Para fugir a este especial dilema do prisioneiro, o PS não pode combinar lealmente a solução com o CHEGA, pelo que a única hipótese que deseja – quiçá com ingenuidade, mas de modo revelador – é que a AD informe rapidamente se opta por negociar com o PS ou com o CHEGA e que o faça antes de apresentar a proposta na Assembleia da República.
A AD não vai evidentemente fazer isso, pois (i) libertaria o “prisioneiro” que não escolhesse, e (ii) ficaria prisioneira daquele que informasse ser a sua opção, pois este ficaria com a faca e o queijo (e até as bolachas) na mão e poderia vender caríssima a viabilização.
E, pior, o dilema para o PS é que não pode confiar no CHEGA e teme que este não faça mais do que abster-se – o que não chega para viabilizar se o PS não se abstiver também e nesse caso nem seria necessário.
O PS teme ainda mais: que não aceitando a AD meter-se voluntariamente na jaula e não sabendo o PS como irá votar o CHEGA – e se ambos tiverem medo – o CHEGA vote a favor e o PS se abstenha, dando assim uma enorme e desnecessária vitória a LM.
E, no entanto, em minha opinião a solução seria óbvia.
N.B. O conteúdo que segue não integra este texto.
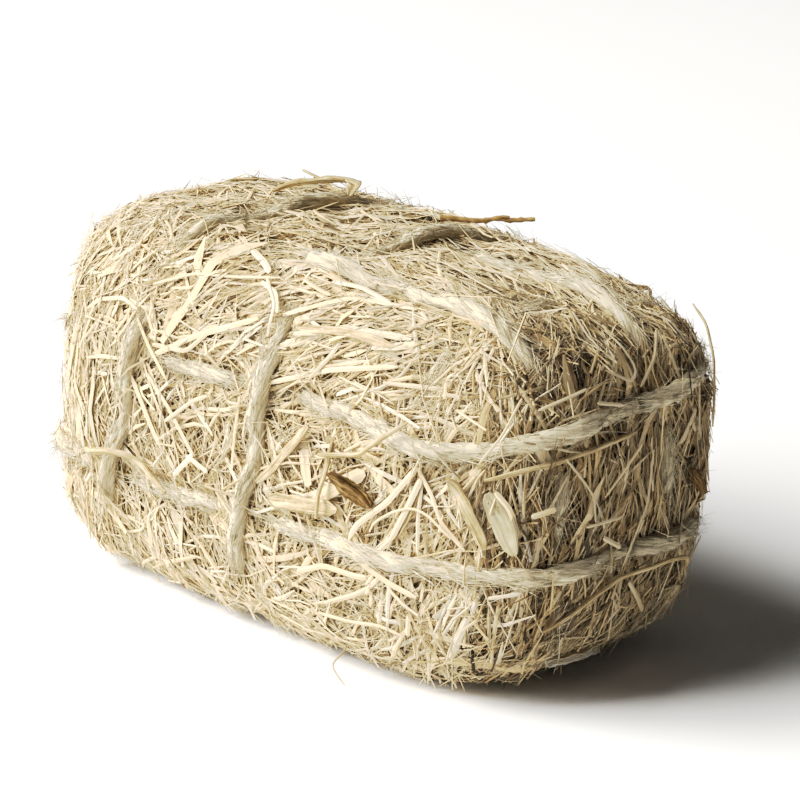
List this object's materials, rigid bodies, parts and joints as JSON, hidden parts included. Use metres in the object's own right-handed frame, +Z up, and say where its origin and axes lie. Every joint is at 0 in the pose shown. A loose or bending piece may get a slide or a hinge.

O PS deve tomar a iniciativa de assumir um posicionamento moderado contra os radicais de ambos os lados, anunciar que se vai abster por razões de Estado mesmo que o Orçamento lhe pareça inaceitável, e encetar a caminhada para o Centro que concretizará nas autárquicas e no apoio a um candidato presidencial com perfil para ganhar sem o voto dos 700 000 votantes radicais… a não ser em 2ª volta.
O problema é que para isso é precisa muita coragem e seria o fim do sonho tribunício.
E pode ser que sem esse sonho se descubra que nada resta de PNS.
O RADICALISMO NÃO SAI DE PNS
Um exemplo da dificuldade que teria PNS em “recentrar-se” revela-se num episódio que passou quase despercebido.
Uma empresa que – mea culpa – nem sabia que existia, chamada Medway (antiga CP Carga, vendida ao grupo MSC em janeiro de 2016) é a maior operadora ferroviária de mercadorias de Portugal, com cerca de 80% de quota de mercado.
A Medway queixou-se, com ou sem razão, de que o Governo anterior falhou compromissos que terá assumido para com ela (a falta de pagamento de incentivos fixados a nível de energia – eletricidade e combustível – e o aumento de 22% da taxa de uso da ferrovia).
Devido a isso afirmou estar a ponderar deixar de operar em Portugal.
PNS foi o ministro do pelouro de 2019 a 2022 e, segundo vi na Google, várias vezes elogiou a empresa e ainda o fazia em finais de novembro de 2023. Por isso não é provável que não saiba do que fala. E que disse há dias em reação a esta informação?
Basicamente disse que se não tivesse sido privatizada a CP Cargas isto não aconteceria e nunca pararia a atividade de transporte de carga, assumo eu que mesmo que – alegadamente – o governo não cumprisse compromissos.
Ora quanto a isso há que dizer que:
a) O Governo do PS (novembro de 2015 a abril de 2024) optou claramente por cumprir a venda, não reverter a privatização e não a renacionalizar;
b) Se a Medway tem razão no que afirma, o Estado Português estará há muito tempo a incumprir compromissos assumidos;
c) Se não incumpriu, não custava muito esclarecer isso: o Estado ou, se o não fizesse, o PS;
d) A teoria de que se a empresa for pública deve “amouxar” perante incumprimentos do Estado não tem racionalidade económica nem moral;
e) Um putativo Primeiro-Ministro não devia passar a mensagem de que investidores devem “comer e calar” se o Estado não cumprir.
Em conclusão, é bem verdade que PNS pode tentar sair do radicalismo, mas o radicalismo é que não quer sair dele.
O ELOGIO
A OCDE revelou há dias que Portugal foi um dos dois países da OCDE (uma organização que reúne atualmente 34 dos países ricos do Mundo) em que a natalidade aumentou em 2022.
Ainda assim, a nossa taxa foi apenas de 1,43 por mulher, abaixo da média que foi de 1,5, e longe do objetivo de 2,1 que asseguraria que a população não diminui (realmente na OCDE só Israel alcança e supera esse limiar).
Elogio merecem os imigrantes sem os quais não teria sido possível este resultado e espero que venha a merecer o Governo se implementar políticas públicas reformistas que ousem enfrentar este flagelo social que é a nossa demografia.